“Working in a million € programme is not the same as working in a billion € programme.”
True. The budgets of the programmes and the EU’s contribution are smaller. The investment priorities are more concentrated and the scale of the impact is different. Therefore, it is not surprising that national and regional authorities can be sceptical
about the COHESIFY recommendations
to raise the profile
of communication activities in Cohesion Policy.
More developed regions raise three arguments about the communication of Cohesion Policy. First, in developed regions
(“million € programme regions”), the impact of Cohesion Policy is small compared to cohesion countries or less developed regions (“billion € programme regions”) due to smaller budgets. Therefore, they claim that the expectations from programme communication need to be different, i.e. proportional to the scope and budgets of programmes.

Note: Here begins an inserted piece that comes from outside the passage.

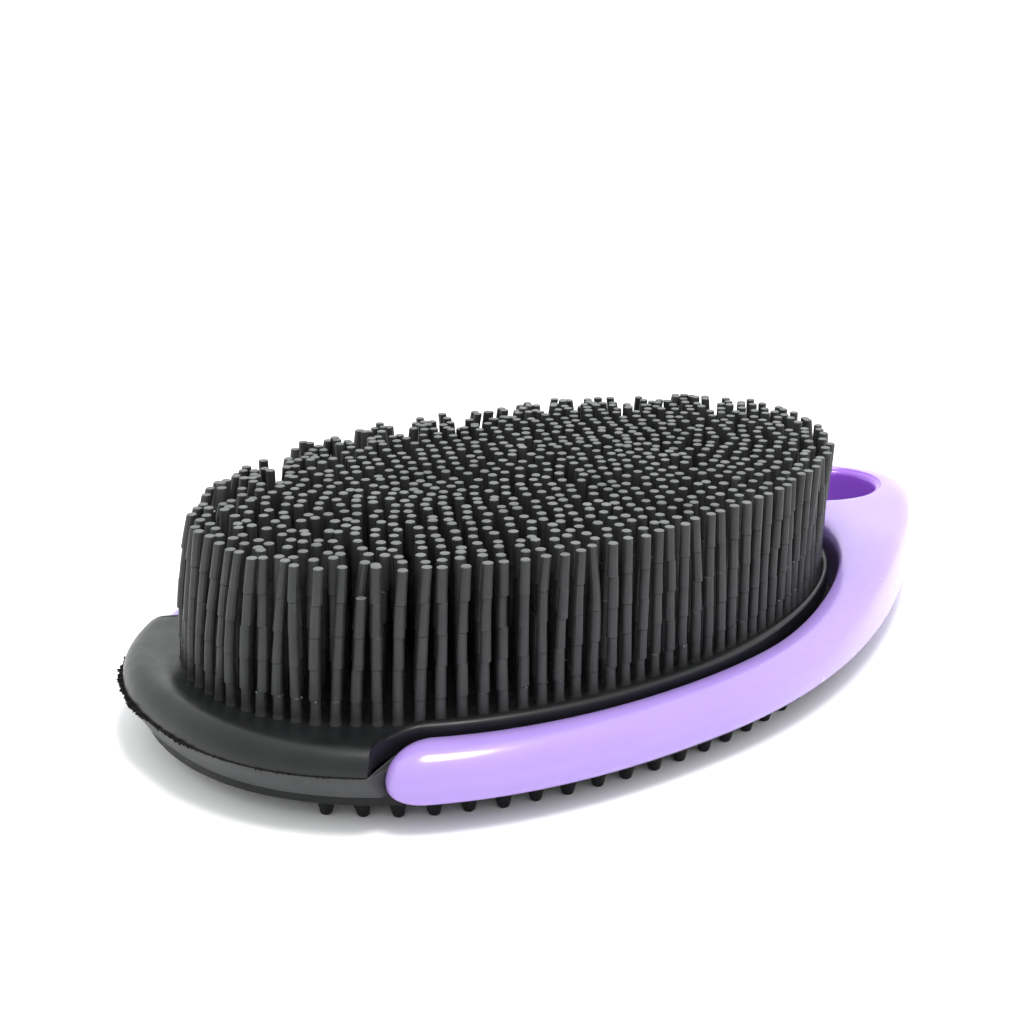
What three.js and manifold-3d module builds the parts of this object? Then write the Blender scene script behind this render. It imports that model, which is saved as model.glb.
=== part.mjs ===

Second, in more developed regions the EU funds up to 50 per cent
of the value of programmes, while domestic funding sources cover the rest of the funding. In comparison, the EU can provide up to 85 per cent of the funds for programmes in the cohesion countries and less-developed regions of the EU. Why would anyone brand a project as European, when the EU provided half of the funding?
Third, small programmes tend to have fewer human resources available to work on communication or dedicated exclusively to communication tasks. In some of these programmes, communication officers work on a part-time basis or have additional programme administration responsibilities beyond communication.
These are fair points. Unfortunately, as one of the Irish policy stakeholders I interviewed put it: “We have been saying this message [missing proportionality] for years now, but it has fallen on deaf ears.” If a repeated message is not heard, then one might as well start to think differently about the issue.
Most of the communication about Cohesion Policy has been focused on its material benefits: number of jobs and supported businesses or kilometres of built roads. If you manage a million € programme, the number of businesses you can support with EU funds will be lower compared to a billion € programme. This is not only because the programme is that much smaller, but also because the nature of the projects supported changes. For example, if the programme concentrates mainly on SME development, the publicity billboards on projects will be less visible to people than a large billboard on a motorway connecting two major cities funded by an infrastructure-focused programme.